No wonder you see people as crazy, this is nuts. To understand this and notice it in people would drive me crazy. Even worse, it would drive you sane. Crazy allows the suspension of disbelief, allows you to act as if it were true. It is empowering. It is challenging for me. This is why I delve into religion and philosophy and memetics and art, every frame of conceptual reference, at least anything that is at all holistic. I need an interface in order to make sense of all this.
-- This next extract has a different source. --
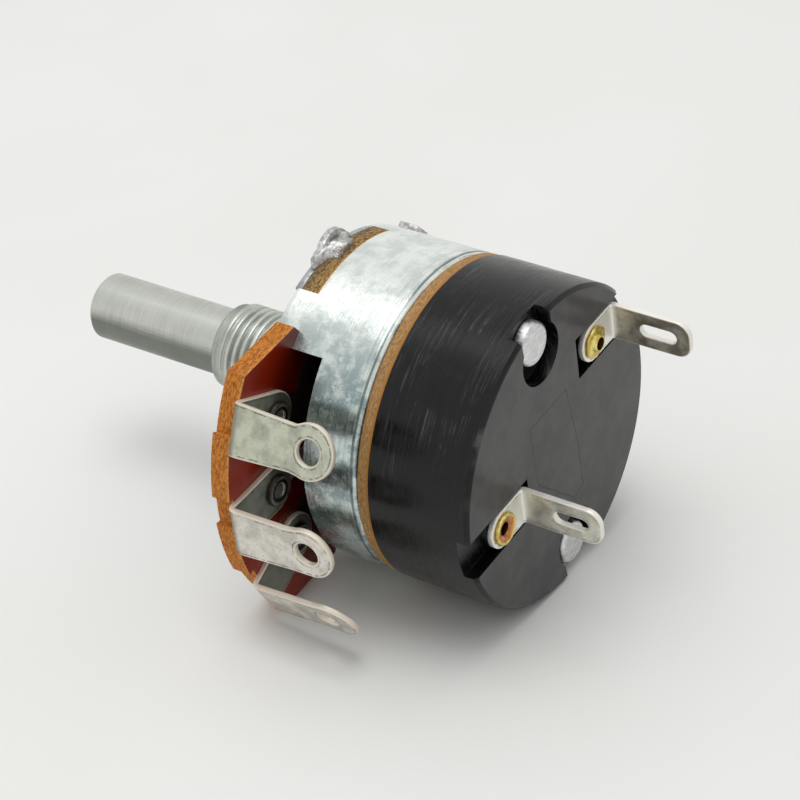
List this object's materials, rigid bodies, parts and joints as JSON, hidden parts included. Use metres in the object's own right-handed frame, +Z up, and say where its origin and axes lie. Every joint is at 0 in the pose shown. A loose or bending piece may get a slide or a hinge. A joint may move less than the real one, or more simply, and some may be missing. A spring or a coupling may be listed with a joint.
{
  "type": "rotary potentiometer",
  "caption": "Single-turn rotary potentiometer with round shaft, threaded bushing, side solder tags and a rotary switch with slotted terminals on its rear",
  "frame": {"origin": "on the shaft's axis, at the front face of the mounting plate that lies against the panel", "axes": "-Y runs along the shaft out of its tip, +X is the side on which the solder tags stand, +Z is up with the part lying on its side on the switch housing and one corner of the wafer"},
  "size_m": [0.0347, 0.0547, 0.0306],
  "materials": {
    "shaft_metal": "satin",
    "bushing_metal": "satin",
    "plate_metal": "satin",
    "wafer_board": "gloss",
    "carbon": "matte",
    "silver_print": "satin",
    "tag_metal": "satin",
    "rivet_metal": "satin",
    "washer_brass": "satin",
    "clip_steel": "satin",
    "carrier_board": "matte",
    "spring_bronze": "satin",
    "cover_zinc": "satin",
    "insulator_board": "matte",
    "housing_resin": "satin",
    "terminal_metal": "satin",
    "eyelet_brass": "satin",
    "driver_plastic": "matte",
    "spring_steel": "satin"
  },
  "bodies": {
    "body": {"bushing": "bushing_metal", "front_plate": "plate_metal", "wafer": "wafer_board", "carbon_track": "carbon", "collector_ring": "silver_print", "tag_first": "tag_metal", "tag_wiper": "tag_metal", "tag_last": "tag_metal", "tag_rivets": "rivet_metal", "thrust_washer": "washer_brass", "cover": "cover_zinc", "insulator": "insulator_board", "switch_housing": "housing_resin", "terminal_upper": "terminal_metal", "terminal_lower": "terminal_metal", "terminal_eyelets": "eyelet_brass", "housing_rivets": "rivet_metal", "detent_spring": "spring_steel"},
    "rotor": {"shaft": "shaft_metal", "retaining_clip": "clip_steel", "wiper_carrier": "carrier_board", "wiper_spring": "spring_bronze", "switch_driver": "driver_plastic"},
    "lever": {"switch_lever": "carrier_board", "contact_bridge": "spring_bronze"}
  },
  "joints": [
    {"name": "shaft_turn", "type": "hinge", "parent": "body", "child": "rotor", "pos_m": [0, 0, 0], "axis": [0, 1, 0], "range_deg": [0, 300]},
    {"name": "switch_throw", "type": "hinge", "parent": "body", "child": "lever", "pos_m": [-0.00335, 0, -0.00522], "axis": [0, 1, 0], "range_deg": [-20, 0]}
  ]
}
I suppose if you’re living in an insane asylum it might be easier if you’re crazy too. Those that are called insane are easier for me to understand, because their resources are diminished. Rather than being invested in all this stuff, they revert to some core processes that actually make intelligible sense to me. As Jung said, insanity is a sane response to an insane situation. I totally understand AAAAAH! Face in mashed potatoes is entirely reasonable to me, if not actually useful. I do have a preference for the useful.
Ha ha ha! And spaghetti thrown at the walls! Yes, I understand that as well. The reason I don’t behave that way is because of my preference for the useful, and my disconnection from others, the rocking and flapping and droning are habits I never got into, because I was never subject to the efforts to integrate me into society, not in the way they were.
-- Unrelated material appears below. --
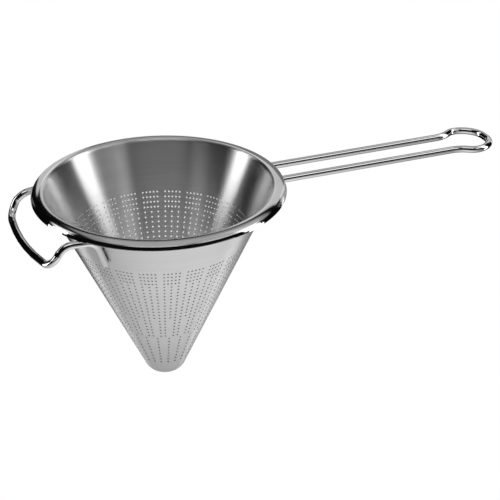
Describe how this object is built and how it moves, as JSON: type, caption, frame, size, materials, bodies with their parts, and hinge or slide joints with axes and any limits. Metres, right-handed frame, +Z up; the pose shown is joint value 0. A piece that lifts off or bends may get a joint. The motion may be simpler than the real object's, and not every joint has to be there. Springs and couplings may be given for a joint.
{
  "type": "chinois strainer",
  "caption": "Conical chinois strainer in stainless steel: finely perforated sheet cone, rolled pouring rim, long rod handle with a hanging eye, and a bent hook that rests on a pot edge.",
  "frame": {"origin": "centre of the mouth, level with the top of the rolled rim", "axes": "+Z up along the cone's axis, out of the mouth; +X along the long handle, away from the cone; the hook is on the -X side"},
  "size_m": [0.4084, 0.197, 0.164],
  "materials": {
    "cone_steel": "satin, brushed round the cone",
    "rim_steel": "mirror polished stainless steel",
    "rod_steel": "polished stainless rod",
    "weld_steel": "dull fused metal"
  },
  "bodies": {
    "root": {"sieve_cone": "cone_steel", "rim_ring": "rim_steel", "long_handle": "rod_steel", "rest_hook": "rod_steel", "handle_weld_left": "weld_steel", "handle_weld_right": "weld_steel", "hook_weld_left": "weld_steel", "hook_weld_right": "weld_steel"}
  },
  "joints": []
}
Normal brains are much too loud. It’s tempting to drone in order to drown it all out. Your body language, tone of voice changes, rapid changes in behaviour and volatile so called planning, rapidly changing rules systems and the Swiss cheese network of rationals used to exploit them in a supposed fair and reasonable way. Calendars are down right comforting by comparison. One of the most reasonable things neurotypicals ever invented, and they are really strange. I guess is what makes them interesting to some people.
Calendars? Literal calendars, those things hung on walls.
My own fascination is with language, all language, math, music, pictorial representations, neuromotor planning. It’s all language, optical pulses, signaling patterns in human information systems and their contrast to naturally occurring cycles. How those merge and diverge over time. Language offers the vast range I crave in exploration. The human error margin. I have begun mapping the algorithm, I guess you would call it, that governs the shared consensus perception, that so called reality. I have begun predicting deviations in human behaviour that allow me to be much more comfortable with people. Some say I am more centered now.
Non linear formalism in language fascinates me. They call it improvisation. That cognitive geometry makes much more sense to me than the supposed rules based thinking we function under.
You stimulate and engage so much of what is happening in my own life. The synchronicities are amazing. Your experiences are a part of a wider world. It is perceivable, just as real as anything else.
Your thoughts are welcome. Be well friends.